Exercise prompt
Output the data below in full, byte for byte. Nothing may differ.
>> start Source excerpt
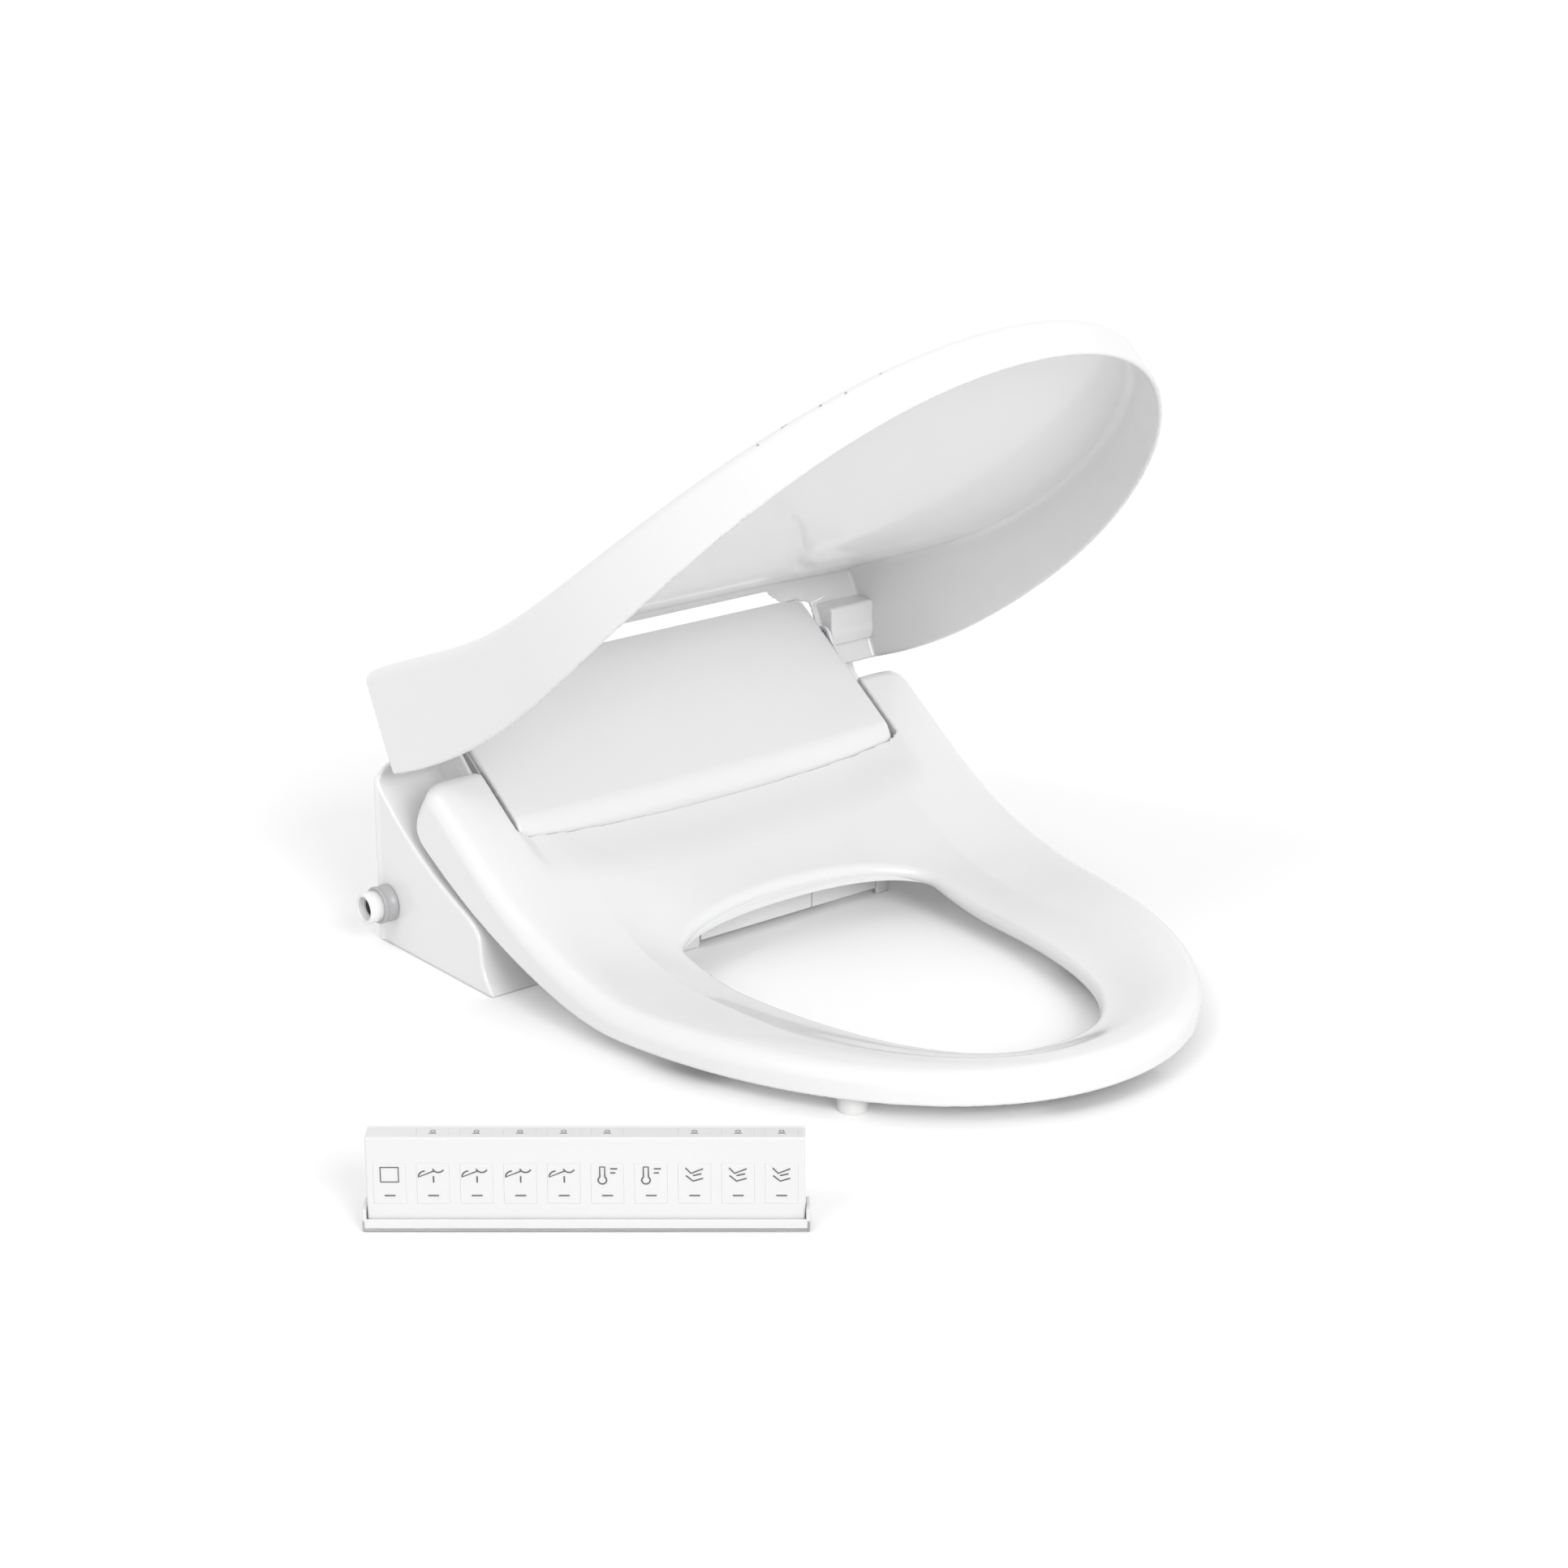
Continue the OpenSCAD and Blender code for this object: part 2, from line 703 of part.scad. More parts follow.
housing_shell();
top_cover();
base_tray();
mounting_plate();
release_button();
water_inlet();
inlet_filter();
inlet_valve();
water_heater();
diverter_valve();
nozzle_holder();
nozzle_motors();
rear_nozzle();
front_nozzle();
nozzle_flap();
dryer_flap();
dryer_housing();
dryer_impeller();
dryer_duct();
deodoriser_tray();
control_board();
power_board();
cord_gland();
hinge_dampers();
hinge_shafts();
case_screws();
seat_shell();
seat_base();
seat_heater();
seat_arms();
seat_bumpers();
lid_shell();
lid_bosses();
remote_cradle();
remote_case();
remote_back();
remote_board();
battery_door();
batteries();
for (k = [0:front_keys - 1])
    front_key(k);
for (k = [0:top_keys - 1])
    top_key(k);
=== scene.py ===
"""Electric bidet seat: the visual model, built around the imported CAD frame."""

import json
import math

import bmesh
import bpy
import numpy as np
from mathutils import Matrix, Vector


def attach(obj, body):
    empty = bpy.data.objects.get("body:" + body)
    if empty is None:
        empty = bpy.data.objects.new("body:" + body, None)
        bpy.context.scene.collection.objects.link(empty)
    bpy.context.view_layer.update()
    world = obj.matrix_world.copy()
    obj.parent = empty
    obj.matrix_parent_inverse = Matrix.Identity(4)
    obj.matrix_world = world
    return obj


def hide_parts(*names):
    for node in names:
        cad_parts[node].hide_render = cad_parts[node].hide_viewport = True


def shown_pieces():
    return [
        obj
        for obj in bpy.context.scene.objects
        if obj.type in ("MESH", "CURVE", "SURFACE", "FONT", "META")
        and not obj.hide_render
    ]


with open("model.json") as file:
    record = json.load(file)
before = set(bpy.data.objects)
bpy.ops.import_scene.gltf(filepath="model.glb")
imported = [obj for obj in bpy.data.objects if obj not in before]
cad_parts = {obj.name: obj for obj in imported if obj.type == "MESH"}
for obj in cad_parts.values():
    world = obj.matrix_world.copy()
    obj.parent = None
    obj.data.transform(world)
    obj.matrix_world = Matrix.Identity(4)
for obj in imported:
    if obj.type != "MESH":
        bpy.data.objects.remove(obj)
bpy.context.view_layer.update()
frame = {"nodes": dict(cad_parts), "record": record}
MM = 0.001

# ---------------------------------------------------------------- camera

camera_data = bpy.data.cameras.new("camera")
camera_data.lens = 75.42
camera_data.sensor_width = 36
camera_data.clip_end = 50
camera = bpy.data.objects.new("camera", camera_data)
camera.location = (-1.2184, -1.6228, 0.7894)
camera.rotation_euler = (math.radians(70.57), 0, math.radians(-39.01))
bpy.context.scene.collection.objects.link(camera)
bpy.context.scene.camera = camera

# ---------------------------------------------------------------- sizes, in millimetres

HINGE_Y, HINGE_Z = 30.0, 138.5
LID_OPEN = math.radians(49.0)
RING_Y = -150.0
SEAT_HALF, SEAT_FRONT = 192.5, 275.0
HOLE_HALF, HOLE_FRONT, HOLE_REAR = 100.0, 222.0, 33.0
SLOPE = 0.706
BLOCK_HALF = 151.0
COVER_Y, COVER_Z = -48.0, 92.0
HOUSE_HALF, HOUSE_REAR = 195.5, 48.0
EAR_IN, EAR_OUT = 154.0, 194.3
LIP_BOW = 1.2
LID_HALF, LID_FRONT, LID_WALL = 200.0, 278.0, 3.0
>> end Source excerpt
Result below
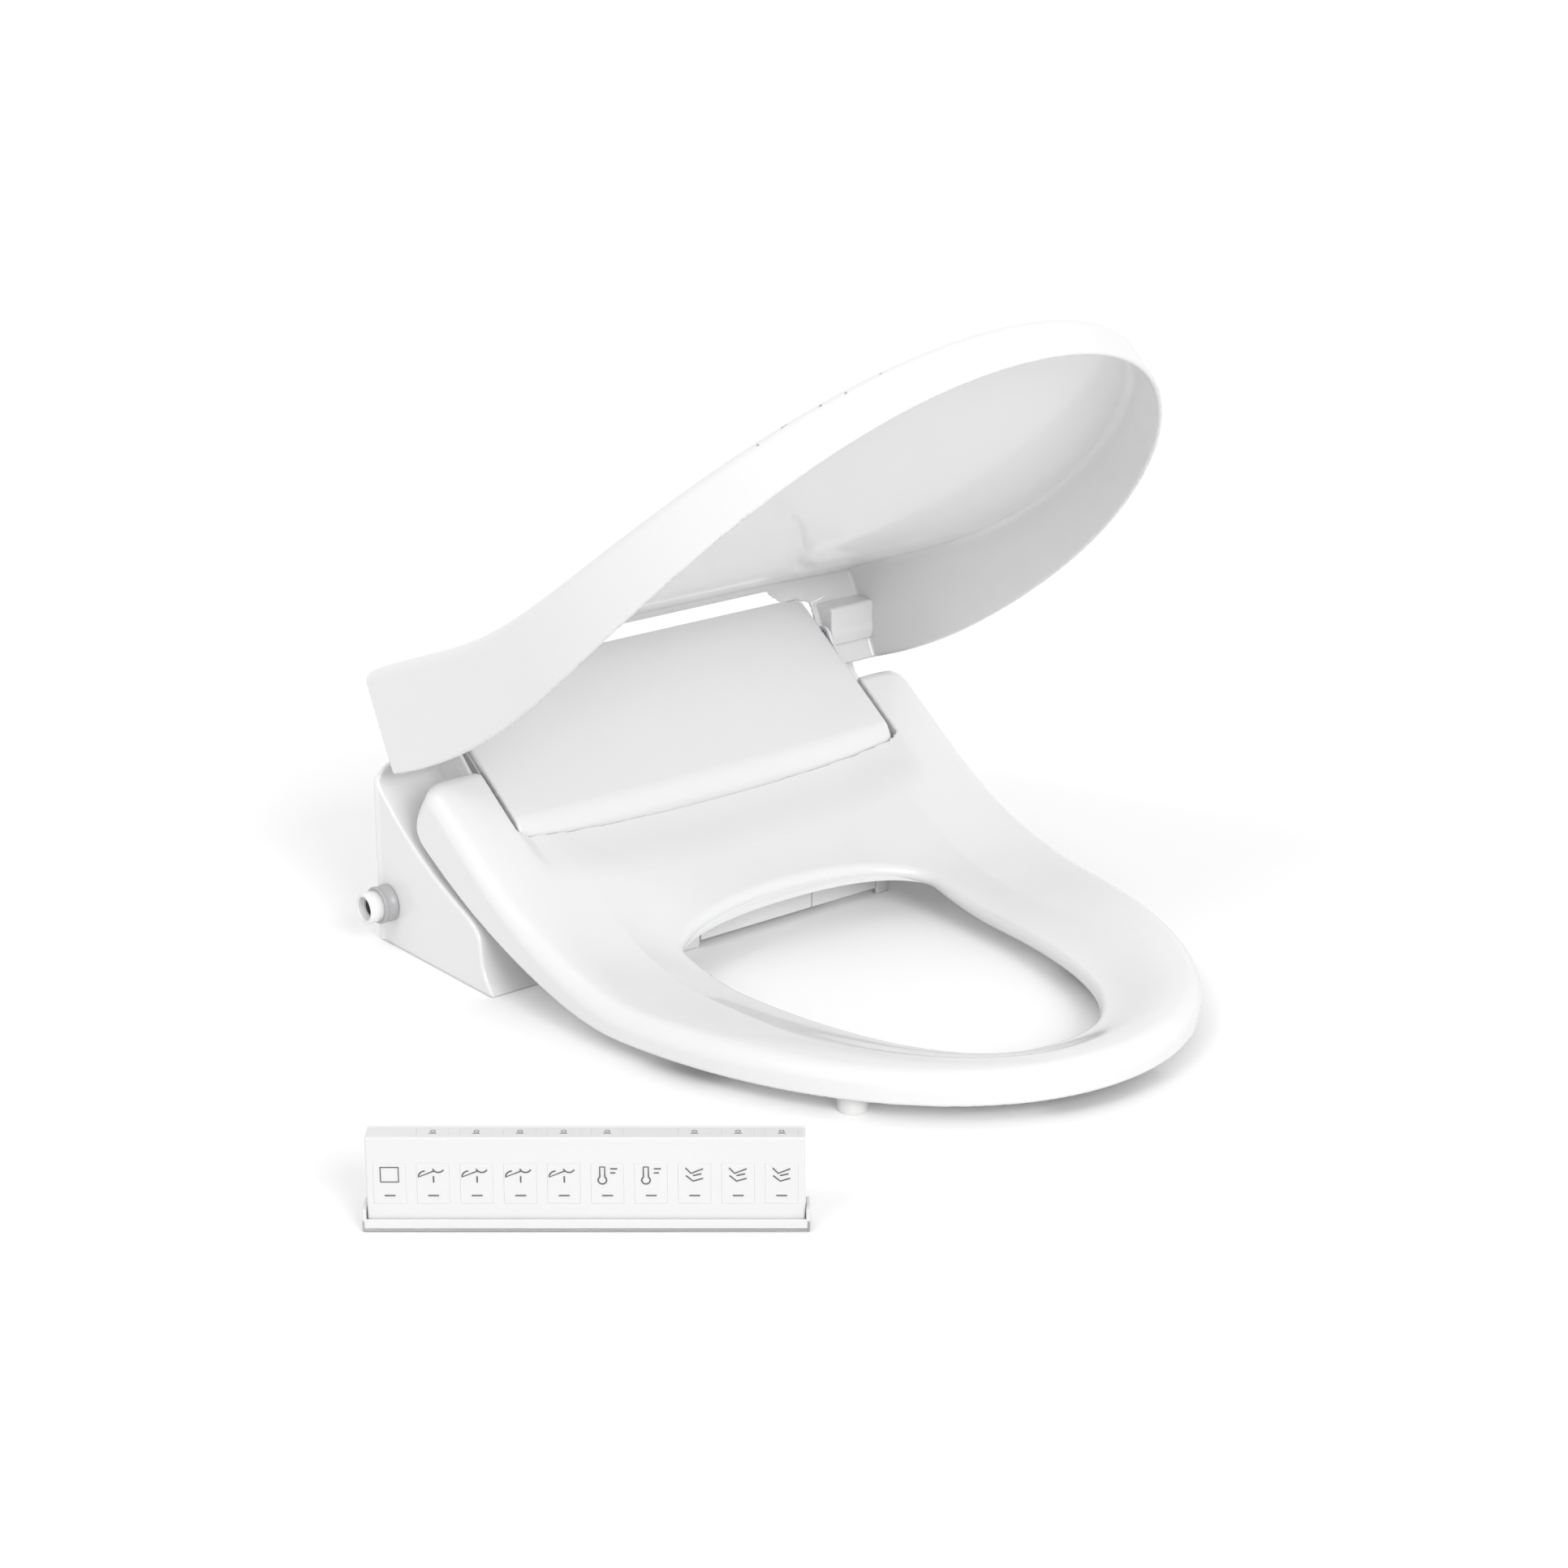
Continue the OpenSCAD and Blender code for this object: part 2, from line 703 of part.scad. More parts follow.
housing_shell();
top_cover();
base_tray();
mounting_plate();
release_button();
water_inlet();
inlet_filter();
inlet_valve();
water_heater();
diverter_valve();
nozzle_holder();
nozzle_motors();
rear_nozzle();
front_nozzle();
nozzle_flap();
dryer_flap();
dryer_housing();
dryer_impeller();
dryer_duct();
deodoriser_tray();
control_board();
power_board();
cord_gland();
hinge_dampers();
hinge_shafts();
case_screws();
seat_shell();
seat_base();
seat_heater();
seat_arms();
seat_bumpers();
lid_shell();
lid_bosses();
remote_cradle();
remote_case();
remote_back();
remote_board();
battery_door();
batteries();
for (k = [0:front_keys - 1])
    front_key(k);
for (k = [0:top_keys - 1])
    top_key(k);
=== scene.py ===
"""Electric bidet seat: the visual model, built around the imported CAD frame."""

import json
import math

import bmesh
import bpy
import numpy as np
from mathutils import Matrix, Vector


def attach(obj, body):
    empty = bpy.data.objects.get("body:" + body)
    if empty is None:
        empty = bpy.data.objects.new("body:" + body, None)
        bpy.context.scene.collection.objects.link(empty)
    bpy.context.view_layer.update()
    world = obj.matrix_world.copy()
    obj.parent = empty
    obj.matrix_parent_inverse = Matrix.Identity(4)
    obj.matrix_world = world
    return obj


def hide_parts(*names):
    for node in names:
        cad_parts[node].hide_render = cad_parts[node].hide_viewport = True


def shown_pieces():
    return [
        obj
        for obj in bpy.context.scene.objects
        if obj.type in ("MESH", "CURVE", "SURFACE", "FONT", "META")
        and not obj.hide_render
    ]


with open("model.json") as file:
    record = json.load(file)
before = set(bpy.data.objects)
bpy.ops.import_scene.gltf(filepath="model.glb")
imported = [obj for obj in bpy.data.objects if obj not in before]
cad_parts = {obj.name: obj for obj in imported if obj.type == "MESH"}
for obj in cad_parts.values():
    world = obj.matrix_world.copy()
    obj.parent = None
    obj.data.transform(world)
    obj.matrix_world = Matrix.Identity(4)
for obj in imported:
    if obj.type != "MESH":
        bpy.data.objects.remove(obj)
bpy.context.view_layer.update()
frame = {"nodes": dict(cad_parts), "record": record}
MM = 0.001

# ---------------------------------------------------------------- camera

camera_data = bpy.data.cameras.new("camera")
camera_data.lens = 75.42
camera_data.sensor_width = 36
camera_data.clip_end = 50
camera = bpy.data.objects.new("camera", camera_data)
camera.location = (-1.2184, -1.6228, 0.7894)
camera.rotation_euler = (math.radians(70.57), 0, math.radians(-39.01))
bpy.context.scene.collection.objects.link(camera)
bpy.context.scene.camera = camera

# ---------------------------------------------------------------- sizes, in millimetres

HINGE_Y, HINGE_Z = 30.0, 138.5
LID_OPEN = math.radians(49.0)
RING_Y = -150.0
SEAT_HALF, SEAT_FRONT = 192.5, 275.0
HOLE_HALF, HOLE_FRONT, HOLE_REAR = 100.0, 222.0, 33.0
SLOPE = 0.706
BLOCK_HALF = 151.0
COVER_Y, COVER_Z = -48.0, 92.0
HOUSE_HALF, HOUSE_REAR = 195.5, 48.0
EAR_IN, EAR_OUT = 154.0, 194.3
LIP_BOW = 1.2
LID_HALF, LID_FRONT, LID_WALL = 200.0, 278.0, 3.0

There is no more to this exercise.